DOOR: Amen, brother.
TURNER: I'm just so over it, and I'm so past the whole idea of we have to save it or whatever. I really think that there has to come a time when we embrace the history of our faith, and there's the good, the bad, the ugly, and the obscene, and move forward and say I'm not going to be like that. I'm not going to have some of the values that my past had about Christianity, but I am going to stand on the fact that they were passionate about Jesus. While they certainly did not get everything right, I believe that they were passionate about Jesus. I'm going to take that history, and I'm going to be just as passionate. I'm going to present love, peace, hope, mercy, and all these things that Jesus was passionate about. You know what?
DOOR: No – do tell.
TURNER: Years from now, people are going to be able to look back and say Matthew Paul Turner did not get it all right. He did not have all his things in order. But Matthew Paul Turner was passionate about Jesus. I'm hoping that I'm adding to the history of what we're doing here, and why we're here on earth. I'm not going to screw up the cause of Christ too much because there are some people in history that you look back and you think, how did Christianity survive that? Christianity will survive Pat Robertson and Jerry Falwell. One of these days they're going to be dead and gone, and hopefully the memories people hold on to are not the crazy things they say but the things that really is inspiring about them, and that they do the things they do because they love Jesus.

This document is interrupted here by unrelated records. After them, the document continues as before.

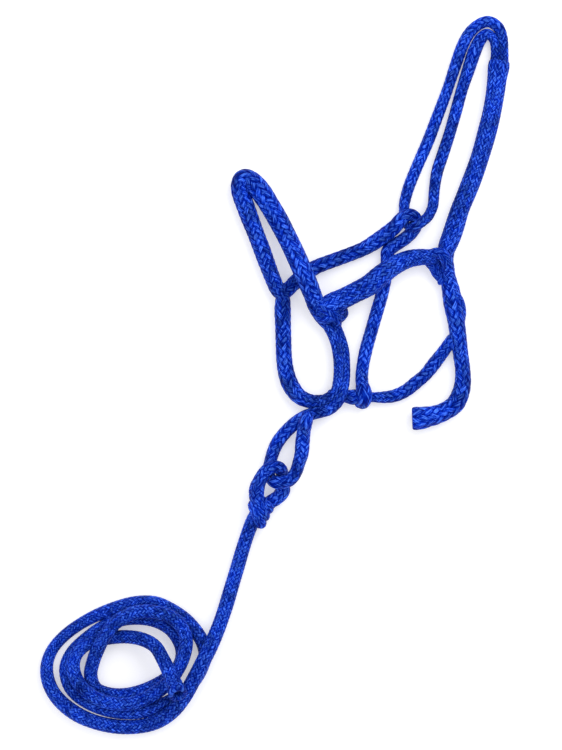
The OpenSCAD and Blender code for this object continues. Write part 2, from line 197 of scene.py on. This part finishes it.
# Turns of the coil, from the outside in
FIRST_TURN = [
    [-262, -524.8, 0, 1.06], [-281, -524.2, 0, 1.05], [-300.4, -520.4, 0, 1.05],
    [-318.9, -513.3, 0, 1.07], [-334.8, -503, 0, 1.07], [-347.8, -489.5, 0, 1.04],
    [-355.2, -474, 0, 1], [-356.8, -458, 0, 0.93], [-352.2, -442.6, 0, 0.87],
    [-341.8, -428.7, 0, 0.83], [-326.2, -415.7, 0, 0.83], [-305, -403.4, 0, 0.9],
    [-280, -394, 0, 1.03],
    [-259.4, -388.5, 0, 1.03], [-239, -388.4, 0, 1], [-223, -394.4, 0, 1], [-206.5, -405, 0, 1],
    [-194, -418, 0, 1], [-185.5, -431.5, 0, 1], [-182.5, -446, 0, 1], [-187, -461, 0, 1],
    [-195, -474.5, 0, 1], [-205, -486, 0, 1], [-220, -496, 0, 1]]
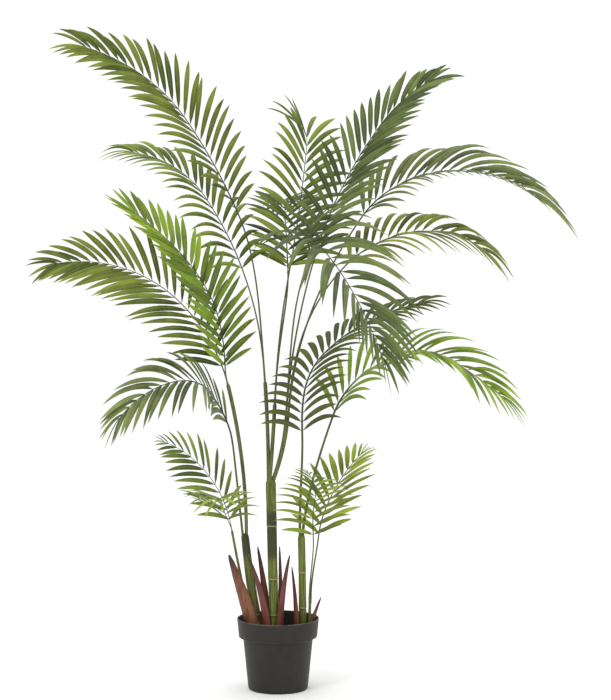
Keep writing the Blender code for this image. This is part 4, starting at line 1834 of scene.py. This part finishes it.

     I'm just learning that it used to be that it was a lot simpler for me to love a person, who would be considered the armpit of society than it was for me to love a legalist. I'm learning that grace abounds from both, and I have to learn to love both. As much as I get frustrated by Falwell, Robertson, and the people like them I know that there are things that they do that inspire people to be deeper in their faith.